B: “Why do you support child rape?”
B: “Why do you support child rape?”
B: “You are a child rapist.”
B: “Why do you support child rape and rape children?”
C: “I do not support child rape or rape children. Why are you so obsessed with child rape?”
*C’s account reported and suspended for a week*
This was the exact wording of the tweet that earned the suspension:
Name: Isabel
Current job: guardian of empty blog*
Sole interest: rapes of white children by brown people (white rapists may continue raping with impunity, and brown kids can go hang)
*The blog linked to in the account bio contains only dummy text. It’s one of the more transparent troll accounts I’ve seen. I can tell you that as of 1.30am on Saturday 12 May, the account @robesonblogs has also been suspended. It remains to be seen whether or not it will return. C’s account has now been restored after a weeklong ban.)
Does this tweet — in response to multiple accusations of paedophilia and support for paedophilia — really constitute a suspendable offence, Jack?

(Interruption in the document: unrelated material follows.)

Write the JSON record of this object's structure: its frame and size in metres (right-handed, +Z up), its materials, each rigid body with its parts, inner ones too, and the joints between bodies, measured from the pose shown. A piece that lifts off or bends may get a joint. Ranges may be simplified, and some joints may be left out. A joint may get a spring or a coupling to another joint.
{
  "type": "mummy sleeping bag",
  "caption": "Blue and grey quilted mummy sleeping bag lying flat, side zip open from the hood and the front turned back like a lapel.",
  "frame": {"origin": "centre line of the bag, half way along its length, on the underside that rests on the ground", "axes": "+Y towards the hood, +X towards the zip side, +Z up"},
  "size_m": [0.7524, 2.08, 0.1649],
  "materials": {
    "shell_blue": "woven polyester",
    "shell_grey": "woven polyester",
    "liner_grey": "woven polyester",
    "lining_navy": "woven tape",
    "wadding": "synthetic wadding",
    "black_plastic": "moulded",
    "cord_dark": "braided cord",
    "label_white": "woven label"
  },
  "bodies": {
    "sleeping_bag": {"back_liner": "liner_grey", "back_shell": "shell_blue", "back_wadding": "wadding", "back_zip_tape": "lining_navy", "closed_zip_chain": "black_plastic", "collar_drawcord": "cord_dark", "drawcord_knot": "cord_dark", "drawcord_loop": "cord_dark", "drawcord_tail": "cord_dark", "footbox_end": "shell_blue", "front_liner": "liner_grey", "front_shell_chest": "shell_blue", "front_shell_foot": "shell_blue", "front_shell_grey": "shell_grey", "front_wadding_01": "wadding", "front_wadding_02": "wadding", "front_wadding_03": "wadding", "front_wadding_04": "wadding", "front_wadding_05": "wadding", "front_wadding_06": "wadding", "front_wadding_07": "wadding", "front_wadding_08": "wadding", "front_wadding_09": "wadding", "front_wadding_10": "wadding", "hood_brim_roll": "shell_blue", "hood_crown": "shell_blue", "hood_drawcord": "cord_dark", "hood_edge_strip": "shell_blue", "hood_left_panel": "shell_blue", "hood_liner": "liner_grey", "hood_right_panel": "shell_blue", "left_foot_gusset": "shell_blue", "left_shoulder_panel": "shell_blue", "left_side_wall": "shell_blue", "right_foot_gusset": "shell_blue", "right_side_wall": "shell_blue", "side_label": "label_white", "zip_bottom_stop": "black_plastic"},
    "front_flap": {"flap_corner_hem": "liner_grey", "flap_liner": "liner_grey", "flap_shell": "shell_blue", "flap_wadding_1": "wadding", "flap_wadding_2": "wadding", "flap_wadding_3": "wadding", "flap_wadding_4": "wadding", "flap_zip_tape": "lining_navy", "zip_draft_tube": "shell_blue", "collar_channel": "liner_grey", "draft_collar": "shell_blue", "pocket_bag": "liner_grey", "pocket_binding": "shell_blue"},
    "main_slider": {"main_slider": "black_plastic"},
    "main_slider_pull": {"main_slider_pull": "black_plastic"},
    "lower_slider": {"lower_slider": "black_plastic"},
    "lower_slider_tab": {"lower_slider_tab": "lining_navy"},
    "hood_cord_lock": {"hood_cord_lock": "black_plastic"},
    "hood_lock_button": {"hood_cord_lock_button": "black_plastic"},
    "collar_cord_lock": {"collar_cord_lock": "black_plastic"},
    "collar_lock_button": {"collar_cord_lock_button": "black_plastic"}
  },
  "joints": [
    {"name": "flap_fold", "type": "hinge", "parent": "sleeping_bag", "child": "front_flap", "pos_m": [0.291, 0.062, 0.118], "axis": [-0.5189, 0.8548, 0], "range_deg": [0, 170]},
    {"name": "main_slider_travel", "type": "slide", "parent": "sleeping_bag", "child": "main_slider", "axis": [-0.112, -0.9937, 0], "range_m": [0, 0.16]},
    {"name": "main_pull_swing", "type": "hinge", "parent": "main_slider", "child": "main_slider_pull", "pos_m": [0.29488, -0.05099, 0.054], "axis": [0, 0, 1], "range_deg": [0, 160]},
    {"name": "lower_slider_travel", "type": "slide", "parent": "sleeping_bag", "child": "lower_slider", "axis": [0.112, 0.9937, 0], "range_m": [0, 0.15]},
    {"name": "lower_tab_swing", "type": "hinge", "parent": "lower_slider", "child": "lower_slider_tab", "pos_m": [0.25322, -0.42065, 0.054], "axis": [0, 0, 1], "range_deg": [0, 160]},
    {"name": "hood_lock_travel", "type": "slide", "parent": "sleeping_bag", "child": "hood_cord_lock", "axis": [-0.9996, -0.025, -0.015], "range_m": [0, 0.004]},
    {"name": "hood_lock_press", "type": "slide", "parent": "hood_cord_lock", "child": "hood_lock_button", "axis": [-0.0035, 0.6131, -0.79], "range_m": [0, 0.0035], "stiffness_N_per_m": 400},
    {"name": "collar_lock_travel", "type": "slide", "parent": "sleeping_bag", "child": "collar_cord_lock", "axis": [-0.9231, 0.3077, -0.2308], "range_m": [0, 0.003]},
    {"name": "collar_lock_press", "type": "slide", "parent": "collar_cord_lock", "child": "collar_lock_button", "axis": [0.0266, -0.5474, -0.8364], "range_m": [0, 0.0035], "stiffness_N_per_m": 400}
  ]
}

Regardless of what becomes of this particular case, or of my old Twitter account, you should know this: people are exploiting Twitter’s rules in the exact opposite way from that which you intended. Nazis are successfully removing anti-Nazi voices from Twitter. They are exploiting loopholes in your rules in order to silence opposition and facilitate the reintroduction of fascism.
Was this what you envisioned, Jack, when you launched Twitter in 2006? Was this how you imagined making the world a better place? Do you really think permanent bans should be issued without any consideration of the context in which tweets were posted? Is it maybe time for a tiny rethink?